Six national federations oppose UCI ProTour

The representatives of six national cycling federations (Austria, Belgium, Spain, France, Italy and Luxembourg) have met on Thursday, November 30 in Paris and officially declared their opposition to the UCI ProTour "in its current form." Insisting on the creation of a round table assembling all parties involved in the sport (UCI, AIOCC, CPA, AIGCP), the federations aim to "find solutions which suit all, and not only a small core of persons at the UCI. If [the UCI] continues to oppose this, then the federations will organise the meeting without the UCI," according to a press statement.
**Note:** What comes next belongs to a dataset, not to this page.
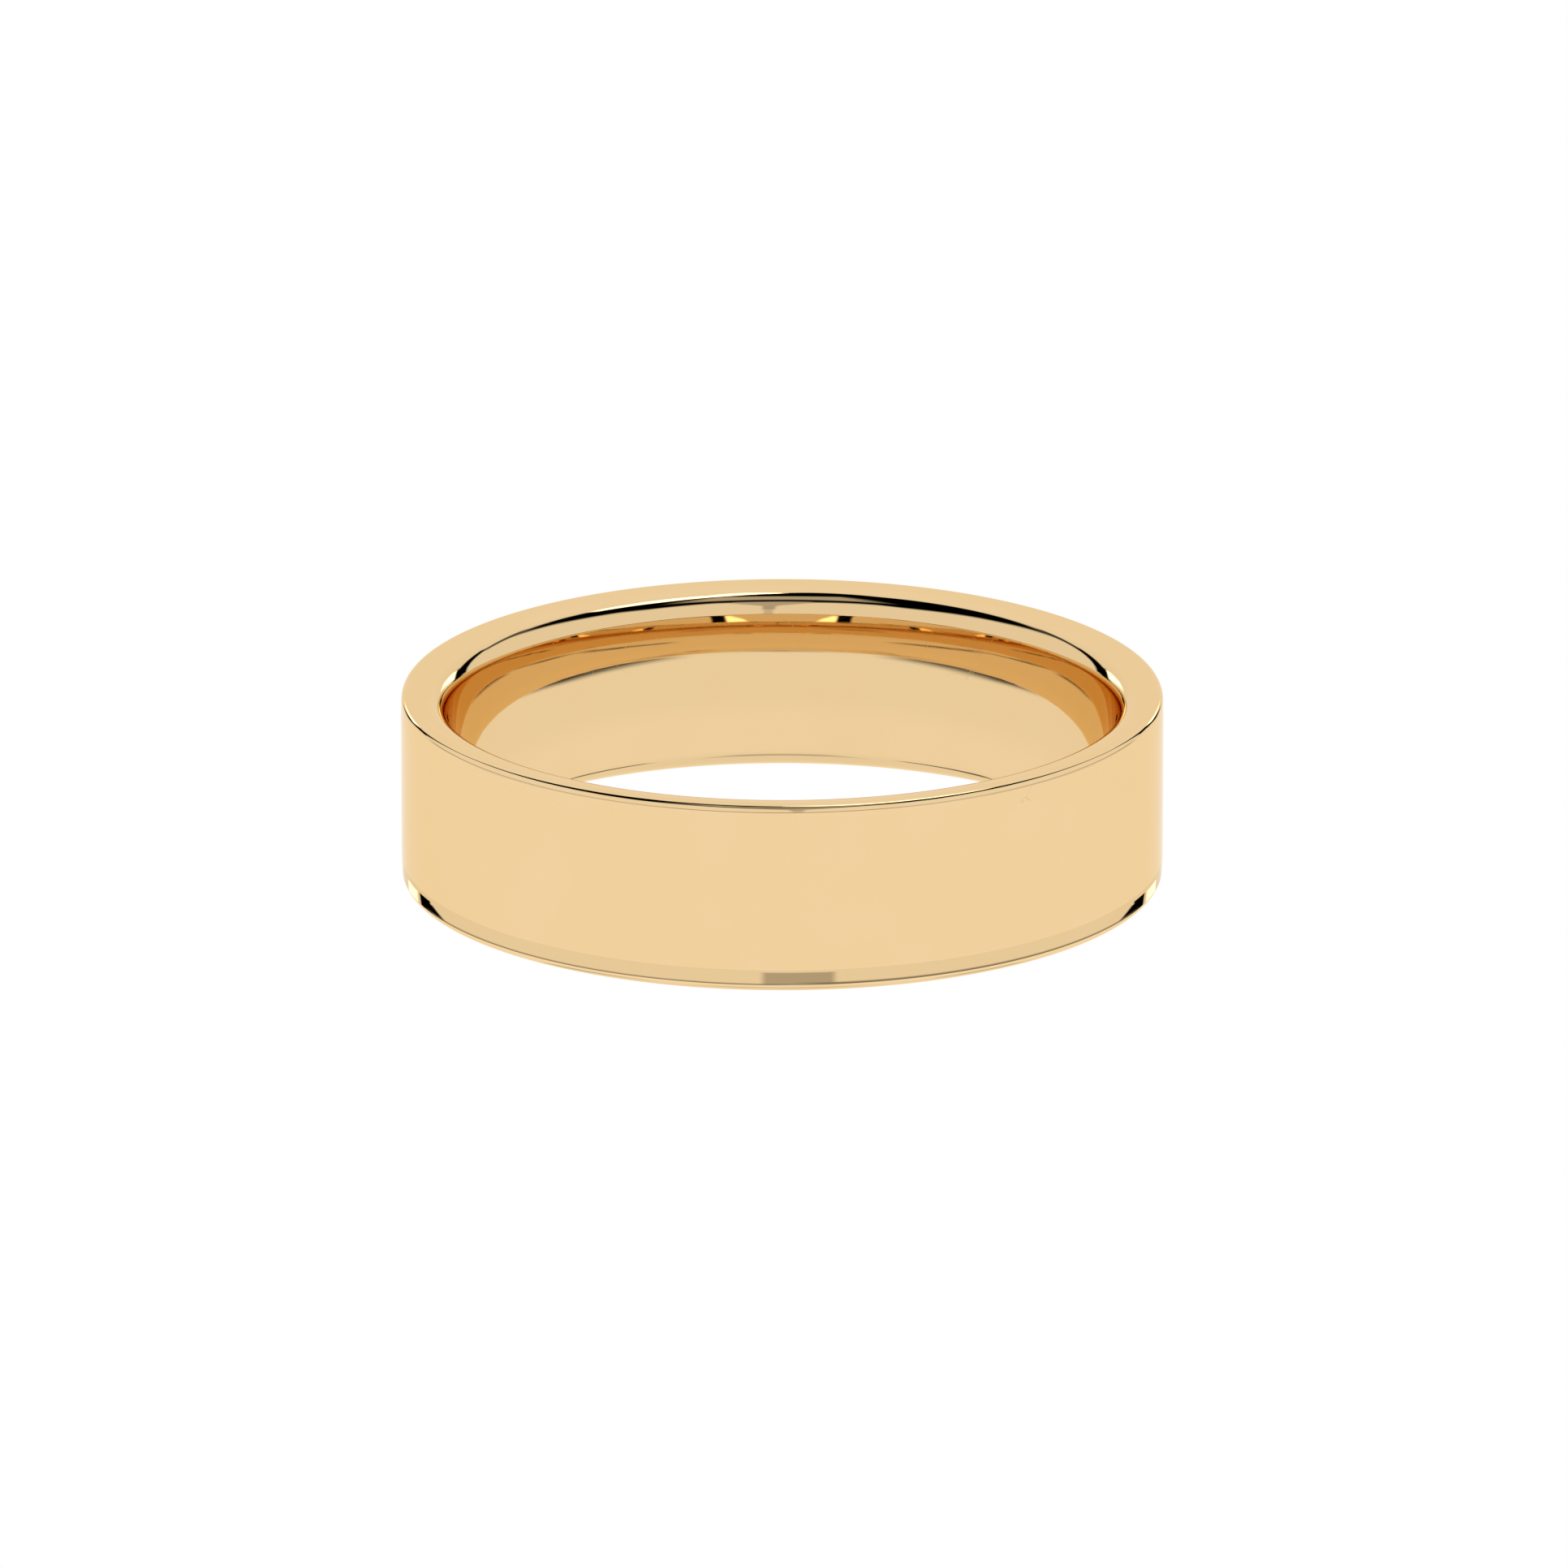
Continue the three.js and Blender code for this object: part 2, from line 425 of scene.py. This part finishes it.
def studio_brightness(nodes):
    """The whole studio as one brightness that depends only on direction."""
    direction = nodes.add("ShaderNodeTexCoord", output="Generated")
    x, y, z = (nodes.add("ShaderNodeSeparateXYZ", {0: direction}, i) for i in range(3))
    around = nodes.math("DEGREES", nodes.math("ARCTAN2", x, nodes.math("MULTIPLY", y, -1.0)))
    height = nodes.math("DEGREES", nodes.math("ARCSINE", z))
    place = nodes.add("ShaderNodeCombineXYZ", {"X": around, "Y": height})

    # the hood's lower edge, as a ramp over the whole turn that holds the elevation in quarter turns
    ramp = nodes.tree.nodes.new("ShaderNodeValToRGB")
    nodes.feed(ramp.inputs[0], nodes.math("MULTIPLY_ADD", around, 1 / 360, 0.5))
    stops = ramp.color_ramp.elements
    for i, (azimuth, elevation) in enumerate(HOOD_EDGE):
        stop = stops[i] if i < len(stops) else stops.new(1)
        stop.position = (azimuth + 180) / 360
        stop.color = (elevation / 90, elevation / 90, elevation / 90, 1)
    above_edge = nodes.math("SUBTRACT", height, nodes.math("MULTIPLY", ramp.outputs[0], 90.0))

    brightness = nodes.smooth(height, *UNDER_TO_TABLE, UNDER, TABLE)
    brightness = nodes.mix(nodes.smooth(height, *TABLE_TO_FAR), brightness, TABLE_FAR)
    brightness = nodes.mix(nodes.smooth(height, *FAR_TO_WALLS), brightness, WALLS)
    for name, value, softness, corners in PANELS:
        reach = nodes.math("DIVIDE", above_edge, softness[1]) if name == "hood" else NO_EDGE
        brightness = patch(nodes, place, brightness, value, softness, corners, reach)
    return brightness


world = bpy.data.worlds.new("studio")
bpy.context.scene.world = world
world.use_nodes = True
nodes = Nodes(world.node_tree)
seen_directly = nodes.add("ShaderNodeLightPath", output="Is Camera Ray")
brightness = nodes.mix(seen_directly, studio_brightness(nodes), 1.0)
background = world.node_tree.nodes["Background"]
nodes.feed(background.inputs["Color"], brightness)
background.inputs["Strength"].default_value = 1.0

# ---- cards that lie before the band, mirrored only by the shoulder at its foot ----
# They are laid out by where on that shoulder they show: degrees round the band from the side toward the
# camera, and how far down the shoulder (0 to 1). The floor point is found by mirroring the line of sight.
CARD_WHITE = [(73.0, 0.36), (78.5, 0.36), (77.5, 2), (71.8, 2)]
CARD_BLACK = [(67.0, 0.3), (71.7, 0.3), (69.9, 2), (65.3, 2)]
CARD_STREAK = [(66, 0.45), (69.5, 0.45), (69.5, 1.1), (59.5, 1.1)]

CARD_PANELS = [
    # name, brightness, softness, corners
    ("left_white", 2.0, (1, 0.05), mirrored(CARD_WHITE)),
    ("right_white", 2.0, (1, 0.05), CARD_WHITE),
    ("left_black", 0.0, (1, 0.05), mirrored(CARD_BLACK)),
    ("left_streak", 0.0, (1.5, 0.1), mirrored(CARD_STREAK)),
    ("right_black", 0.0, (1, 0.05), CARD_BLACK),
    ("right_streak", 0.0, (1.5, 0.1), CARD_STREAK),
    ("grey", 0.5, (1.4, 0.05), [(-2.9, 0.2), (7.8, 0.2), (7.8, 2), (-2.9, 2)]),
    ("left_shadow", 0.25, (8, 0.12), [(-66, 0.86), (0, 0.86), (0, 2), (-66, 2)]),
    ("right_shadow", 0.25, (8, 0.12), [(4, 0.8), (66, 0.86), (66, 2), (4, 2)]),
]
CARDS_GREY = 0.917
CARDS_LIFT = 0.01  # above the floor
CARD_SIDES = range(-84, 85)
CARD_ROWS = 6  # down the shoulder


def floor_point(side, down, sight):
    """Where the line of sight meets the floor after the foot's shoulder mirrors it."""
    tilt = math.atan2(SHOULDER[0], SHOULDER[1])
    turn = math.radians(side)
    normal = Vector((math.sin(turn) * math.cos(tilt), -math.cos(turn) * math.cos(tilt), -math.sin(tilt)))
    ray = 2 * normal.dot(sight) * normal - sight
    height = BEVEL[1] + SHOULDER[1] * (1 - down) - CARDS_LIFT
    radius = OUTER_RADIUS - SHOULDER[0] * down
    start = Vector((math.sin(turn) * radius, -math.cos(turn) * radius, 0))
    return start + ray * (height / -ray.z)


def build_cards(sight):
    """A thin apron before the band, with its place on the shoulder kept as texture coordinates."""
    mesh = bpy.data.meshes.new("cards")
    bm = bmesh.new()
    uv = bm.loops.layers.uv.new("shoulder")
    downs = [i / CARD_ROWS for i in range(CARD_ROWS + 1)]
    rows = []
    for side in CARD_SIDES:
        points = [floor_point(side, down, sight) for down in downs]
        rows.append([bm.verts.new((p.x * MM, p.y * MM, (CARDS_LIFT - HALF_WIDTH) * MM)) for p in points])
    for k in range(len(rows) - 1):
        for i in range(CARD_ROWS):
            spots = [(k, i), (k, i + 1), (k + 1, i + 1), (k + 1, i)]
            face = bm.faces.new([rows[a][b] for a, b in spots])
            for loop, (a, b) in zip(face.loops, spots):
                loop[uv].uv = (CARD_SIDES[a], downs[b])
    bm.to_mesh(mesh)
    bm.free()
    cards = bpy.data.objects.new("cards", mesh)
    bpy.context.scene.collection.objects.link(cards)
    for kind in ("camera", "diffuse", "transmission", "shadow", "volume_scatter"):
        setattr(cards, f"visible_{kind}", False)
    material, shader = glowing_material("cards")
    nodes = Nodes(material.node_tree)
    place = nodes.add("ShaderNodeUVMap", uv_map="shoulder")
    brightness = CARDS_GREY
    for _, value, softness, corners in CARD_PANELS:
        brightness = patch(nodes, place, brightness, value, softness, corners)
    nodes.feed(shader.inputs["Emission Color"], brightness)
    mesh.materials.append(material)


CAMERA_ELEVATION = math.radians(17.75)
TO_CAMERA = Vector((0, -math.cos(CAMERA_ELEVATION), math.sin(CAMERA_ELEVATION)))
build_cards(TO_CAMERA)

BOUNCES = 10  # the bore mirrors itself many times over near its edges

scene = bpy.context.scene
scene.view_settings.view_transform = "Standard"
world.cycles.sampling_method = "NONE"  # the gold samples the studio by its own reflections
scene.cycles.max_bounces = BOUNCES
scene.cycles.glossy_bounces = BOUNCES

# ---- camera ----
CAMERA_DISTANCE = 638.3 * MM
FRAME_WIDTH = 48.91 * MM  # what the picture spans at the band's centre
LOOK_RIGHT = 0.057 * MM
LOOK_DOWN = 0.0826 * MM

camera_data = bpy.data.cameras.new("camera")
camera_data.lens = camera_data.sensor_width * CAMERA_DISTANCE / FRAME_WIDTH
camera = bpy.data.objects.new("camera", camera_data)
scene.collection.objects.link(camera)
scene.camera = camera
up = Vector((0, math.sin(CAMERA_ELEVATION), math.cos(CAMERA_ELEVATION)))
aim = Vector((LOOK_RIGHT, 0, 0)) - up * LOOK_DOWN
camera.location = aim + TO_CAMERA * CAMERA_DISTANCE
camera.rotation_euler = (math.pi / 2 - CAMERA_ELEVATION, 0, 0)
The federations' representatives also made known that they will support the association of race organisers (AIOCC) in its proceeding before the European Commission regarding the legitimacy of the ProTour, and "deplored the UCI's treatment of the Continental circuit, attempting to privilege only the UCI ProTour." Rudolf Massak (Austria), Laurent De Backer (Belgium), José Grinan Lopez (Spain), Jean Pitallier (France), Renato Di Rocco (Italy) and Jean Regenwetter (Luxembourg) instead "esteem that the European Continental circuit should be managed by the UEC (European Union of Cycling)."

Furthermore, the high-ranking officials representing Europe' most important cycling nations expressed their "profound disagreement with the working methods of the UCI, in particular the participation in certain official events, the Vrijman report and the audit, which probably aims at damaging the prestige of the great cycling monuments."